WHAT YOU ARE ASKED TO DO →
Write out each line in which the string "materials" is present.

PROVIDED MATERIAL →
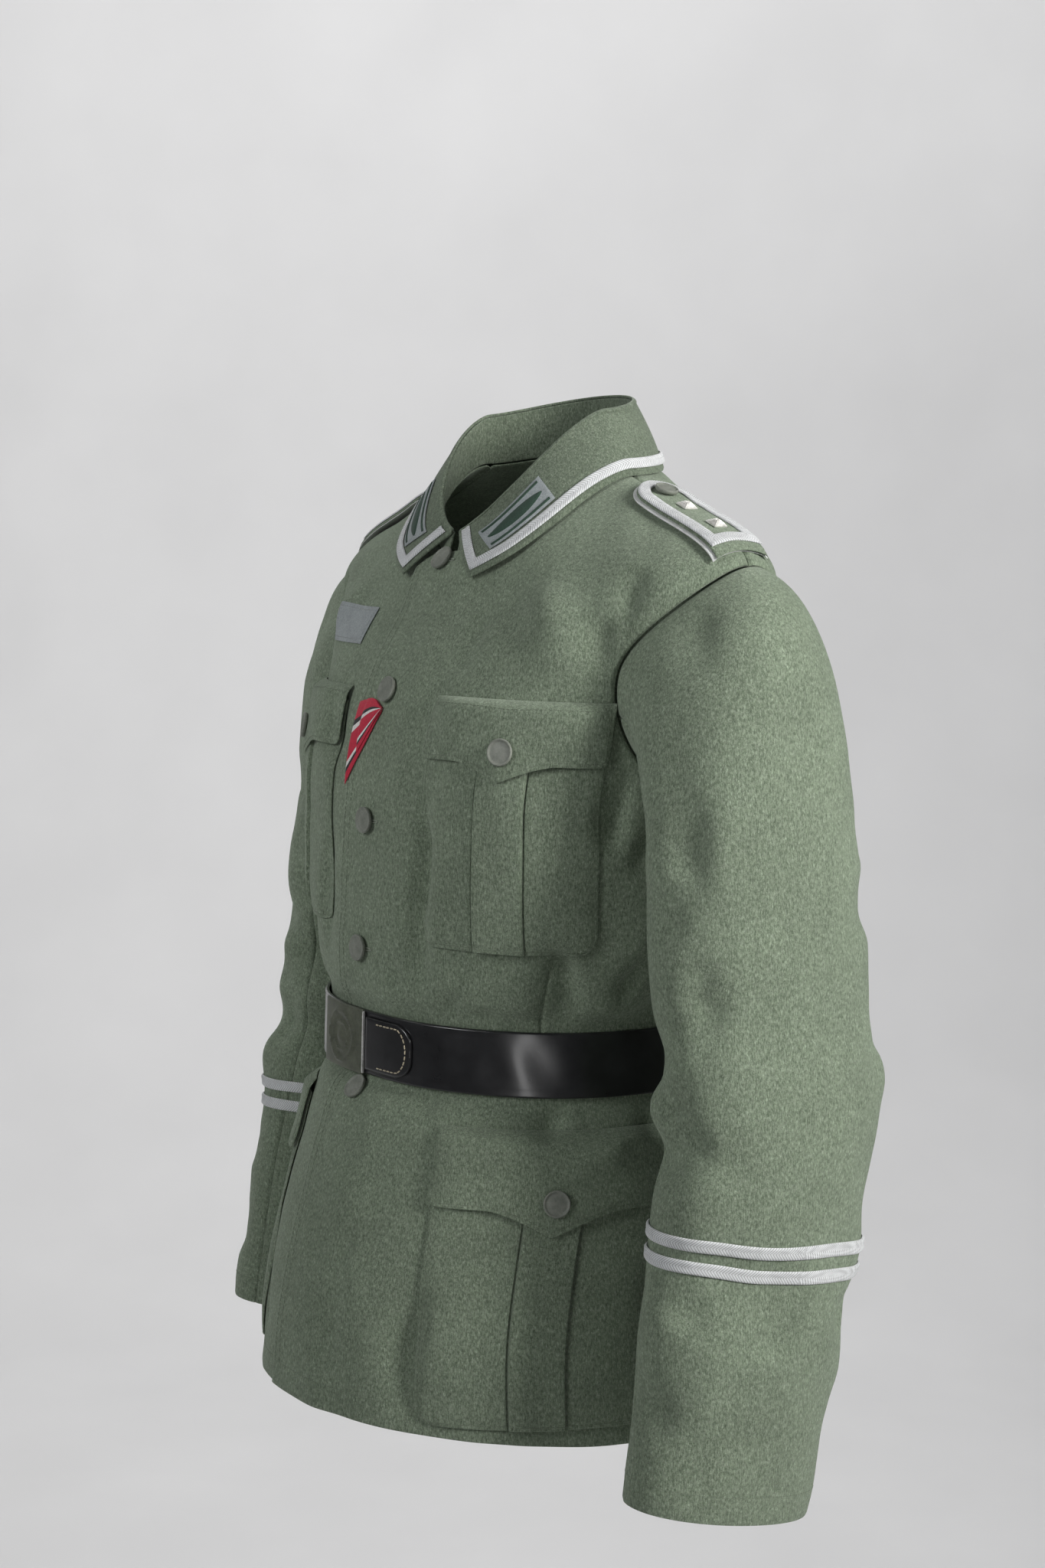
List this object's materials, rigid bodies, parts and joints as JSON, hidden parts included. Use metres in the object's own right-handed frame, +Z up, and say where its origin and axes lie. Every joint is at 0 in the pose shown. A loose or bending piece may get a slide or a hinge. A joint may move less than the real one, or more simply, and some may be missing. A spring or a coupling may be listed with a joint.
{
  "type": "military field tunic",
  "caption": "Worn wool field tunic held in its filled-out shape, with set-in sleeves, fall collar, pleated patch pockets, shoulder straps and a buckled leather belt.",
  "frame": {"origin": "middle of the neck opening at the height of the shoulders' neck points, where the wearer holds the tunic up", "axes": "+Z up, +X towards the wearer's left arm, -Y towards the buttoned front"},
  "size_m": [0.6526, 0.367, 0.7839],
  "materials": {
    "wool": "napped grey-green heather wool",
    "collar_wool": "the same grey-green wool, a little greener",
    "braid": "woven silver-white braid",
    "trim": "pale grey cloth and white piping",
    "button": "matt grey-green paint",
    "leather": "glossy black leather",
    "buckle": "worn grey-green painted steel",
    "ribbon": "ribbed silk ribbon",
    "pip": "silver, ridged"
  },
  "bodies": {
    "root": {"back_left": "wool", "back_right": "wool", "belt_band": "leather", "belt_tab": "leather", "breast_patch": "trim", "buckle_plate": "buckle", "collar_braid": "braid", "collar_fall": "collar_wool", "collar_stand": "collar_wool", "front_button_1": "button", "front_button_2": "button", "front_button_3": "button", "front_button_4": "button", "front_button_5": "button", "left_breast_button": "button", "left_breast_flap": "wool", "left_breast_pocket": "wool", "left_collar_patch": "trim", "left_front": "wool", "left_lower_button": "button", "left_lower_flap": "wool", "left_lower_pocket": "wool", "left_pip_inner": "pip", "left_pip_outer": "pip", "left_shoulder_braid": "braid", "left_shoulder_button": "button", "left_shoulder_strap": "wool", "left_shoulder_underlay": "trim", "left_sleeve_braid_lower": "braid", "left_sleeve_braid_upper": "braid", "left_sleeve_under": "wool", "left_sleeve_upper": "wool", "ribbon": "ribbon", "right_breast_button": "button", "right_breast_flap": "wool", "right_breast_pocket": "wool", "right_collar_patch": "trim", "right_front": "wool", "right_lower_button": "button", "right_lower_flap": "wool", "right_lower_pocket": "wool", "right_pip_inner": "pip", "right_pip_outer": "pip", "right_shoulder_braid": "braid", "right_shoulder_button": "button", "right_shoulder_strap": "wool", "right_shoulder_underlay": "trim", "right_sleeve_braid_lower": "braid", "right_sleeve_braid_upper": "braid", "right_sleeve_under": "wool", "right_sleeve_upper": "wool"}
  },
  "joints": []
}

THE OUTPUT →
List this object's materials, rigid bodies, parts and joints as JSON, hidden parts included. Use metres in the object's own right-handed frame, +Z up, and say where its origin and axes lie. Every joint is at 0 in the pose shown. A loose or bending piece may get a slide or a hinge. A joint may move less than the real one, or more simply, and some may be missing. A spring or a coupling may be listed with a joint.
  "materials": {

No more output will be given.